Option 2: A Three-Pot Cluster

This setup is simple and forgiving:

  1. Dry pot: rosemary + thyme + oregano (one rosemary per pot, give it the center).
  2. Moist pot: basil + parsley + chives.
  3. Runner pot: mint by itself.

Place the dry pot where it gets the most sun. Put the moist pot where it gets sun, then afternoon shade if your summers run hot. Put the mint where it’s easy to water, because a thirsty mint gets bitter fast.

Option 3: Window Box That Doesn’t Fail In Heat

Window boxes dry out fast. Use deeper boxes, add a water-holding mix, and stick to herbs that tolerate tight roots, like thyme, chives, parsley, and small basils. Skip rosemary in a shallow box unless you can water daily.

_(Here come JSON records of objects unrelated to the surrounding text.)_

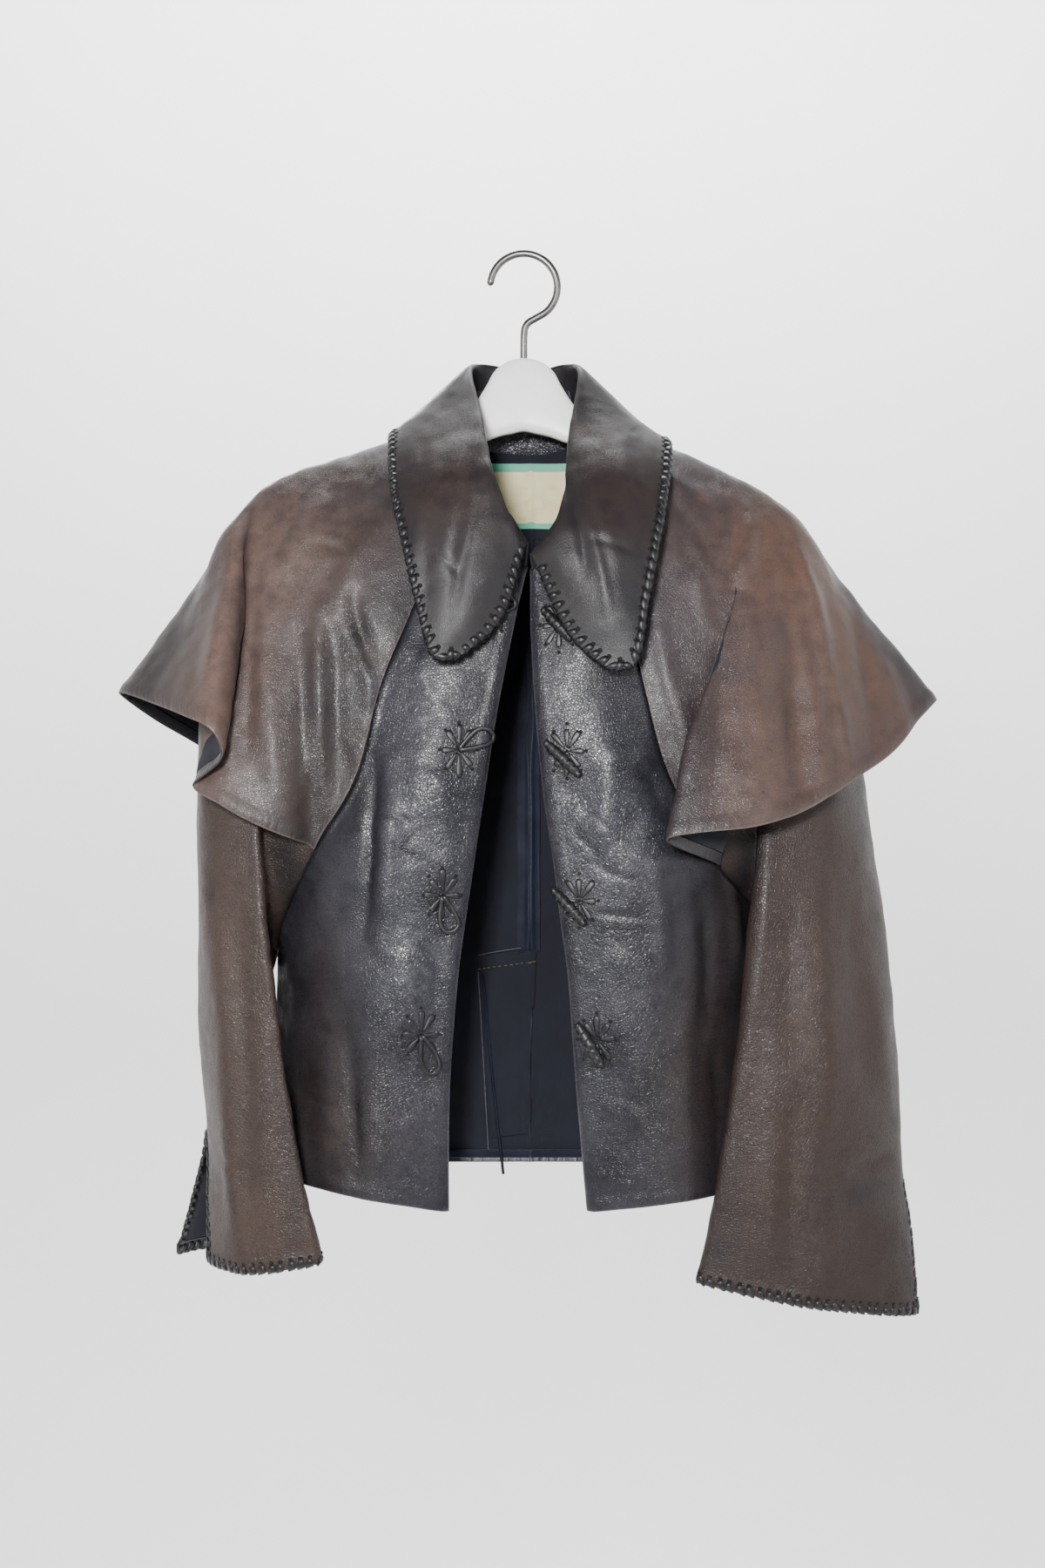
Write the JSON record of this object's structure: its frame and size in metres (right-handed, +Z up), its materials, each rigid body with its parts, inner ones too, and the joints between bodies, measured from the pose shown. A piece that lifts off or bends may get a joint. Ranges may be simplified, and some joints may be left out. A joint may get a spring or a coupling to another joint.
{
  "type": "worn leather jacket on a clothes hanger",
  "caption": "Worn navy and brown leather jacket with shoulder capes, laced dagger collar and toggle closures, hanging open on a white hanger.",
  "frame": {"origin": "inner apex of the hanger's hook, where a rail or wall hook would carry it", "axes": "+Z up, the jacket's front faces -Y, the garment's left side is at +X"},
  "size_m": [0.6334, 0.2074, 0.8199],
  "materials": {
    "navy_leather": "worn gloss",
    "brown_leather": "worn satin",
    "collar_leather": "worn gloss",
    "navy_suede": "flesh side, matt",
    "leather_lace": "satin",
    "label_cloth": "woven, matt",
    "white_plastic": "smooth",
    "brushed_steel": "brushed"
  },
  "bodies": {
    "root": {"front_right": "navy_leather", "front_left": "navy_leather", "back_right": "navy_leather", "back_left": "navy_leather", "sleeve_right": "brown_leather", "sleeve_left": "brown_leather", "cape_right": "brown_leather", "cape_left": "brown_leather", "collar": "collar_leather", "neck_band": "navy_leather", "label": "label_cloth", "vent_underlap": "navy_suede", "seam_allowance_right": "navy_suede", "seam_allowance_left": "navy_suede", "hem_band_right": "navy_suede", "hem_band_left": "navy_suede", "flower_right_1": "leather_lace", "flower_right_2": "leather_lace", "flower_right_3": "leather_lace", "flower_right_4": "leather_lace", "flower_left_1": "leather_lace", "flower_left_2": "leather_lace", "flower_left_3": "leather_lace", "flower_left_4": "leather_lace", "loop_1": "leather_lace", "loop_2": "leather_lace", "loop_3": "leather_lace", "loop_4": "leather_lace", "toggle_1": "leather_lace", "toggle_2": "leather_lace", "toggle_3": "leather_lace", "toggle_4": "leather_lace", "hanger_body": "white_plastic", "hanger_hook": "brushed_steel"}
  },
  "joints": []
}
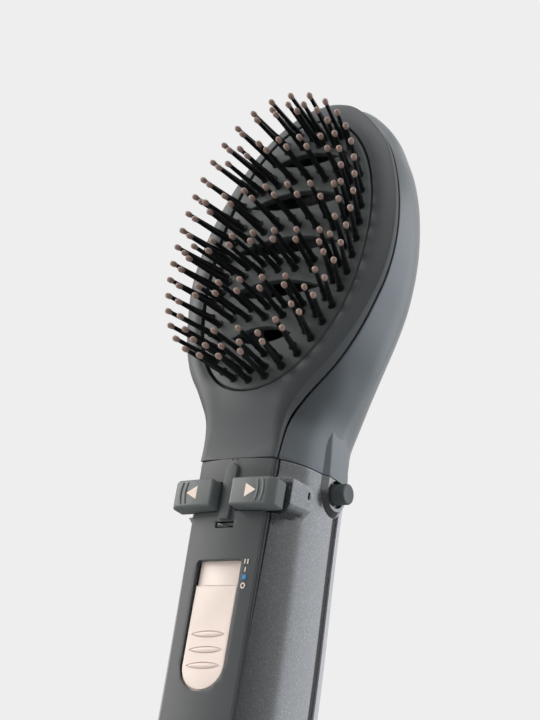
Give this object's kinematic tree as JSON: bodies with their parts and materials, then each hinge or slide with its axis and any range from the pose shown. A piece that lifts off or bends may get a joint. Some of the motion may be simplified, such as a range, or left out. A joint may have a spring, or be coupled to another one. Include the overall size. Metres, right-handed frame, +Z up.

Bed Layouts That Fit Common Backyards

If you have ground space, beds offer steadier moisture and less daily watering.

Single Raised Bed With A Center Spine

Picture a 4×8 bed with a narrow stepping-stone strip down the middle. Plant dry-soil herbs on the side that drains faster, and moisture growers on the other. Edge both sides with thyme or chives so you can snip while you walk past.

Border Strip Along A Walkway

A border strip is underrated. It keeps herbs close to your steps and keeps the rest of the yard open. Use a repeating pattern: thyme, parsley, basil, chives, then repeat. Plant rosemary or sage every few feet as a taller anchor, spaced so it won’t shade the strip.

Corner Bed With Two Height Levels

In a corner bed, plant taller herbs at the back corner and lower herbs toward the front.

Layout Style Best For Plant Mix That Works
Three-pot cluster Balconies and patios Dry pot + moist pot + mint solo
Wide trough with zones Small decks, railings Rosemary/thyme side; basil/parsley side
4×8 bed with center spine Backyards with room to walk in Dry side and moist side split down the length
Walkway border strip Homes with a sunny path Thyme + parsley + basil + chives repeat
Corner bed, tall-back plan Using an unused corner Rosemary/sage at back; cilantro/thyme front
Indoor sunny sill pots Apartment kitchens Chives, parsley, small basil, thyme
Mixed container line Renters who move often One pot per herb, grouped by watering

Spacing And Planting Details That Prevent Crowding

Crowding is the slow failure. Give each plant room based on its grown size, not its nursery pot.

Use Simple Spacing Rules

  • Plant rosemary and sage with extra elbow room. They become shrubs.
  • Give basil space so you can pinch and harvest without snapping stems.
  • Plant thyme closer and treat it like a low mat.
  • Plant cilantro and parsley in small blocks so cutting is easy.

After planting, water deeply once so roots settle, then shift to a steady rhythm. Container herbs often need more frequent watering than bed herbs. University of Minnesota Extension shares a light liquid feed schedule for container herbs, which is handy when pots have been producing for months. University of Minnesota guidance on growing herbs includes practical container care notes.

Harvest Placement Rules That Make Plants Leafy

Harvest is part of arrangement. If the herbs you cut most are buried in the back, you’ll cut less, and many herbs get leggy. Put frequent cutters on the edge. Put “weekend harvest” herbs farther back.

Match Herb Placement To How You Cook

  • Daily: chives, parsley, basil.
  • Often: thyme, oregano.
  • Occasionally: rosemary, sage, mint (since a little goes far).

Keep kitchen scissors or snips near the door. When cutting basil, pinch above a leaf pair so it branches. When cutting thyme, snip small sprigs and leave the woody base alone.

Setup Checklist For A Clean First Season

Use this short list while you’re planting. It keeps the garden tidy and reduces rework later.

  • Mark the bed edges and paths before planting, then test that you can reach every spot.
  • Sort herbs into dry, moist, and runner groups, then assign each group a section or pot.
  • Plant tall herbs on the north or back side, lower herbs on the front edge.
  • Sink mint in a pot or keep it in its own container.
  • Label plants on day one. After a few weeks, many herbs look alike.
  • Mulch lightly with straw or shredded leaves, keeping mulch off stems so rot stays away.
  • Plan a weekly five-minute trim so plants stay bushy and the bed stays open.